As the D&O Diary reported earlier this year, the Trump Administration has increasingly turned to the False Claims Act to support policy priorities, including anti-DEI and tariff-related initiatives. The President’s March 16, 2026, Executive Order (EO) may signal that FCA enforcement activity will only continue to accelerate. In particular, the President’s EO establishes a multi-agency “Task Force to Eliminate Fraud,” directing the federal government to “use all available resources” to combat fraud, enhance coordination, and strengthen enforcement across federally funded programs.
White collar defense lawyers cited in a March 24, 2026, Law360 article indicated that the initiative will drive “an appreciable uptick in all kinds of investigations across the country,” particularly in FCA matters. While the EO does not expand the substantive scope of the FCA, it underscores an intent to intensify coordination, prioritization, and resource allocation across agencies, factors that may correlate with increased investigative activity.
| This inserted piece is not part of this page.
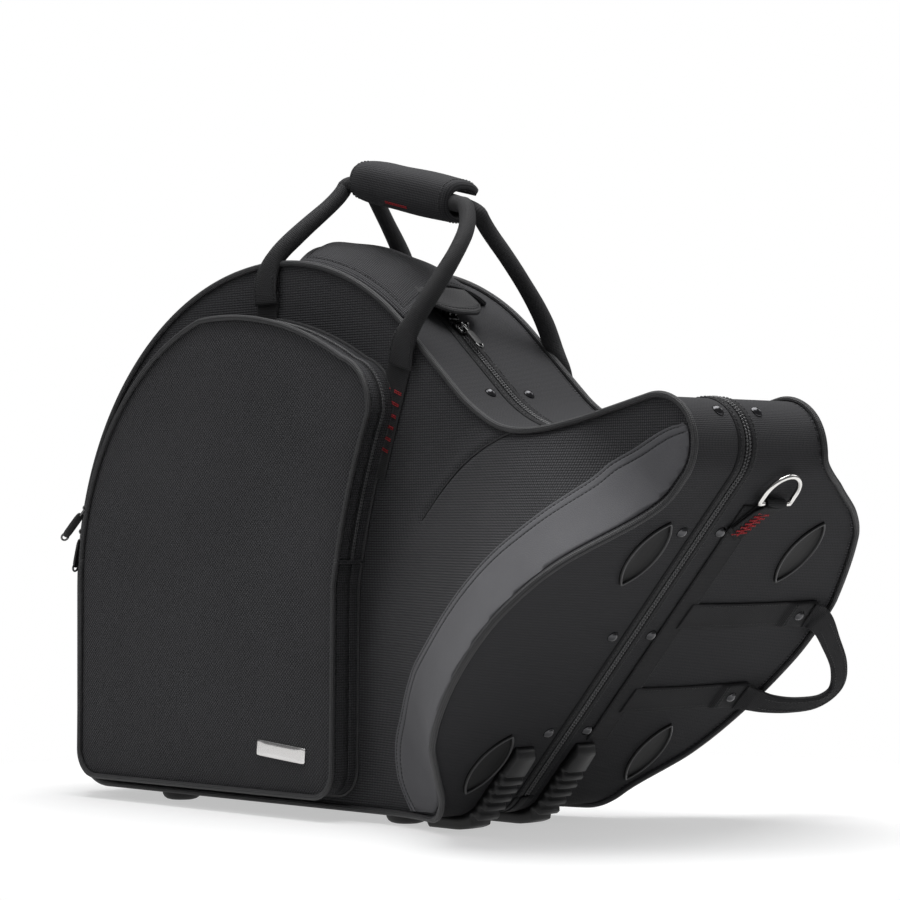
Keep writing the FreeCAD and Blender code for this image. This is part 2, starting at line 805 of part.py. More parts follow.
def pull(at, along, out, width_dir, low, tab_len=pull_len, lift=0.0):
    """Pull tab: an eye between the slider's ears, then a flat tab that lies along the zip."""
    r = ear_h / 2 - clear
    centre = pull_eye(at, out, low)
    neck_w = 2 * (ear_at - ear_w / 2 - clear)
    eye = Part.makeCylinder(r, neck_w, centre - width_dir * (neck_w / 2), width_dir)
    seat = centre - out * (pull_t / 2)
    neck = block_at(seat + along * (pull_step / 2), along, out, width_dir, (pull_step, neck_w, pull_t), 0)
    middle = pull_step + tab_len / 2
    tab = block_at(seat + along * middle, along, out, width_dir, (tab_len, pull_w, pull_t), 0)
    end = centre + along * (pull_step + tab_len - pull_w / 2)
    hole = Part.makeCylinder(pull_w / 4, 4 * pull_t, end - out * (2 * pull_t), out)
    shape = eye.fuse([neck, tab]).removeSplitter().cut(hole)
    shape.rotate(centre, width_dir, -lift)
    return shape


def left_slider_frame():
    """Seat on the coil at the crest, the way the pull lies, outward, width and height over the band."""
    out = polar(90 - slider_left_deg, 1)
    return crest_c + out * crest_r, polar(180 - slider_left_deg, 1), out, V(0, 1, 0), coil_top


def right_slider_frame():
    out = polar(90 - slope_tilt, 1)
    along = polar(-slope_tilt, 1)
    return slope_top + along * slider_right_step, along, out, V(0, 1, 0), coil_top


def pocket_corner():
    """Centre and radius of the round corner that the pocket's zip follows, at the depth of the zip."""
    points = pocket_points(0.0, pocket_spread * (1 - pocket_seam / pocket_depth), -front_base - pocket_seam)
    circle = Part.Arc(points[3], points[4], points[5]).toShape().Curve
    return circle.Center, circle.Radius


def pocket_slider_frame(z):
    """Seat on the slanted side of the pocket, over its zip, at a height z."""
    centre, r = pocket_corner()
    turn = math.degrees(math.asin((z - centre.z) / r))
    out = polar(180 - turn, 1)
    slant = V(out.x * pocket_spread, pocket_depth, 0).normalize()
    along = polar(270 - turn, 1)
    normal = slant.cross(along).normalize()
    return centre + out * r, along, normal, normal.cross(along), clear


def face_slab(s0, s1, y0, y1, low, high):
    """Flat slab on the end face between two places up the slope and two across."""
    corners = [on_face(s0, y0, low), on_face(s1, y0, low), on_face(s1, y1, low), on_face(s0, y1, low)]
    return Part.Face(Part.makePolygon(corners + corners[:1])).extrude(face_out * (high - low))


def end_straps():
    """Webbing of the end handle, from the binding strip across the face, folded double at its end."""
    pieces = []
    for s, y in ((loop_up, loop_up_y), (loop_down, loop_down_y)):
        s0, s1 = s - strap_w / 2, s + strap_w / 2
        far = y + loop_t
        strap = face_slab(s0, s1, binding_in + binding_w, far, 0, strap_t)
        pieces.append(strap.fuse(face_slab(s0, s1, far - fold_len, far, 0, 2 * strap_t)).removeSplitter())
    return Part.makeCompound(pieces)


loop_seat = 2 * strap_t + clear


def loop_frame():
    """Hinge line of the loop handle, from its lower to its upper end."""
    up = loop_seat + loop_t / 2
    return on_face(loop_down, loop_down_y, up), on_face(loop_up, loop_up_y, up)


def end_loop():
    """Folded webbing loop: two legs across the face and a half round beyond the rim."""
    low, high = loop_frame()
    side = (high - low).normalize()
    half = loop_band / 2
    lean = (loop_up_y - loop_down_y) / (loop_up - loop_down)
    mid_s = (loop_up + loop_down) / 2
    turn_y = max(loop_up_y, loop_down_y) + loop_reach
    r = (loop_up - loop_down) / 2

    def p(s, y):
        return on_face(s, y, loop_seat)

    edges = [line(p(loop_up + half, loop_up_y + lean * half), p(loop_up + half, turn_y)),
             Part.Arc(p(loop_up + half, turn_y), p(mid_s, turn_y + r + half), p(loop_down - half, turn_y)).toShape(),
             line(p(loop_down - half, turn_y), p(loop_down - half, loop_down_y - lean * half)),
             line(p(loop_down - half, loop_down_y - lean * half), p(loop_down + half, loop_down_y + lean * half)),
             line(p(loop_down + half, loop_down_y + lean * half), p(loop_down + half, turn_y)),
             Part.Arc(p(loop_down + half, turn_y), p(mid_s, turn_y + r - half), p(loop_up - half, turn_y)).toShape(),
             line(p(loop_up - half, turn_y), p(loop_up - half, loop_up_y - lean * half)),
             line(p(loop_up - half, loop_up_y - lean * half), p(loop_up + half, loop_up_y + lean * half))]
    band = Part.Face(Part.Wire(edges)).extrude(face_out * loop_t)
    rolls = [Part.makeCylinder(loop_t / 2, loop_band, end - side * half, side) for end in (low, high)]
    return band.fuse(rolls).removeSplitter()


sleeve_r = ring_wire + clear + tab_wall


def ring_centre():
    return on_face(ring_s, ring_y, binding_t + sleeve_r)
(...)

The following will discuss how the anticipated deployment of a fraud task force may have direct implications for corporate governance and D&O exposure.
EO Directives
By way of brief summary, the EO states that the newly established task force is meant to establish a coordinated federal strategy to address what policymakers view as systemic fraud across programs ranging from healthcare to housing and education. According to the EO, the federal government estimates annual fraud losses between $233 billion and $521 billion. As a result, the EO specifically emphasizes that inter-agency coordination, data sharing, and the development of uniform anti-fraud standards will help identify patterns of fraud and pursue enforcement more efficiently across jurisdictions.
In addition, the EO states that it will promote whistleblower activity by, in part, mandating the DOJ promote meritorious pursuit of FCA qui tam actions and require Attorney General to ensure prompt review of whistleblower actions. As noted in the March 24 Law360 article, this emphasis could lead to a “marked increase” in FCA filings, including cases involving smaller damages that might previously have been overlooked.
Discussion
By setting clear priorities for the fraud task force and concentrating enforcement efforts, the EO may contribute to an increase in both the frequency and diversity of FCA claims, which may, in turn, impact corporate governance and D&O policies providing investigation coverage.
First, as I have previously noted, the expansion of FCA enforcement into areas such as tariff compliance underscores how operational and regulatory risks can quickly escalate into enterprise-level liability events. Tariff-related FCA cases may demonstrate how a company’s alleged inaccuracies in import classifications or country-of-origin disclosures can be reframed as fraud against the government. With the EO’s new federal coordination and strategy, what might once have been treated as a customs issue could quickly escalate into a federal investigation and enforcement, resulting in D&O investigation coverage exposure.
In addition, the EO’s emphasis on aggressive enforcement and whistleblower engagement could increase the likelihood that companies will face investigations not only for clear instances of misconduct but also for more ambiguous or technical compliance issues. This raises the risk of what Law360 describes as potentially “overzealous” enforcement prosecutions. Even where allegations ultimately prove unfounded, defense costs associated with responding to subpoenas, investigations, and defending parallel proceedings may be significant.
From a governance perspective, the EO directives may highlight the importance of board-level oversight. At this point in time, FCA exposure is no longer niche and may become a core enterprise risk stemming from failing to monitor the current Administration’s policies, which include anti-DEI and tariff-related directives. Directors’ fiduciary duties, particularly oversight obligations, generally require that boards implement and monitor systems reasonably designed to identify and address material compliance risks. A fraud task force investigation may not only result in regulatory exposure but potential shareholder scrutiny and derivative litigation alleging breaches of fiduciary duty.
And, because FCA investigations can serve as the catalyst for follow-on litigation, including securities class actions and derivative suits, investigations by the newly established task may have an immediate impact on D&O carriers. For example, a company facing an FCA investigation related to tariff practices may subsequently be accused of failing to disclose material compliance risks or misrepresenting its regulatory posture to investors. These follow-on claims fall squarely within the traditional scope of D&O exposure.
Finally, the task force’s coordinated approach, combined with the expansion of FCA theories into new areas, suggests that companies may face more complex, multi-front enforcement scenarios. A single underlying issue, such as alleged tariff misclassification, could trigger parallel FCA claims, regulatory investigations, and shareholder litigation, all of which place significant demands on corporate leadership and risk management frameworks.
If FCA activity increases because of the task force’s initiatives, near‑term D&O exposure may increase as well. Thus, D&O underwriters may want to consider whether certain risks have strong governance controls and are tracking Administration priorities.